Begitu juga ummat Hindu mengucapkan Om
Swastiastu? Atau umat beragama lainnya dengan kalimat yang maknanya senada?”.
Kemudian Jusuf Kalla mengatakan bahwa mungkin puluhan bahkan ratusan kali
kalimat “salam dan doa” itu diucapkan oleh masing-masing pemeluk agama. Akan
tetapi pertanyaannya adalah mengapa tindak kekerasan, pembunuhan, dan konflik
dapat kita saksikan setiap harinya? Yang kita tangkap adalah bahwa terdapat gap yang memisahkan antara apa yang kita
katakan dengan yang kita lakukan atau antara ilmu dengan amal. Entah disebabkan
karena kita tidak memahami esensi dari kalimat “salam” itu atau memang kita
pura-pura tidak tahu bahkan tak acuh.
Di Balik Layar Konflik
Jika
ditelisik lebih jauh bahwa konflik horizontal yang terjadi khususnya di
Indonesia bukanlah disebabkan atau dilatarbelakangi oleh konflik agama. Jusuf
Kalla mengatakan bahwa 10 dari 15 konflik besar (menelan korban 500-1000 jiwa)

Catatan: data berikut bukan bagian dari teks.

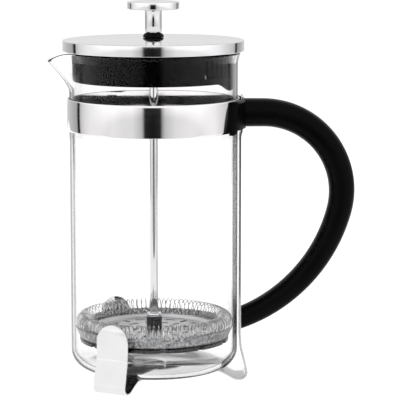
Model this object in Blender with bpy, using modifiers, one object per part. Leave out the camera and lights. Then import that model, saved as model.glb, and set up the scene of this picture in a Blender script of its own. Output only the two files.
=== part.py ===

di Indonesia, disebabkan karena persoalan ekonomi dan politik. Hanya saja agama
seringkali dijadikan alat untuk memperbesar dan memperluas konflik. Hal ini
dapat kita fahami karena agama pada sifatnya memiliki tingkat solidaritas yang
tinggi diantara penganutnya. Yang patut disayangkan adalah ketika ada
fihak-fihak tertentu yang justru memperkeruh masalah. Ketika para pelaku yang
terlibat “konflik agama” ditanya “apa alasan yang melatari mereka saling
bunuh?”, mereka menjawab “karena membela agama dan ingin masuk surga”. Meminjam
istilah Jusuf Kalla “bahwa ada yang menjual surga dengan murah”. Peran pemuka
agama sangat dibutuhkan untuk membantu penyelesaian konflik yang terjadi secara
lebih jernih.
Dalam
interaksinya dengan agama dan peradaban lain, Islam sudah memiliki
prinsip-prinsip yang telah ditanamkan oleh Nabi Muhammad SAW. Bahwa
persaudaraan yang diajarkan oleh Islam tidak hanya berlaku pada sesama muslim (Ukhuwah Islamiyah), tapi juga
persaudaraan kepada manusia secara umum (Ukhuwah
Basyariyah). Hanya saja ada hak dan kewajiban yang harus dihormati pada
tingkatannya masing-masing.
Prof.
Dr. Ahmed Yahya al Kindy dalam paper-nya
yang berjudul Prophet Perception on
Living Harmoniously Between Muslim and Non Muslim menyebutkan beberapa
kisah dalam sejarah kehidupan Nabi Muhammad SAW yang menunjukkan toleransi,
harmonisasi, dan upaya untuk hidup berdampingan dengan umat agama dan peradaban
lain. Munculnya Piagam Madinah merupakan suatu contoh riil dimana di dalamnya
terdapat aturan interaksi muslim dengan muslim juga dengan selainnya (Nashroni,
Yahudi, Majusi, Musyrikin). Juga perjanjian antara Nabi dengan Uskup Abul Harits
pemimpin kristen Najran yang memperbolehkan tetap berdirinya rumah ibadah dan
dapat hidup berdampingan dengan Islam selama-lamanya. Nabi juga membiarkan
hidup orang-orang munafik di sekelilingnya, padahal Nabi pasti tahu siapa mereka
bahkan dalam Al Quran Juz 28-pun tertera surat Al Munafiqiin.
Contoh
di atas bukan berarti Nabi berlemah lembut dengan kaum kafir, akan tetapi
menjadi suri tauladan bagi umat kemudian tentang bagaimana kita bertindak
ketika Islam memimpin peradaban. Jika kita melihat sejarah dengan jujur, maka
dapat kita saksikan bahwa merekalah yang seringkali mengkhianati perjanjian.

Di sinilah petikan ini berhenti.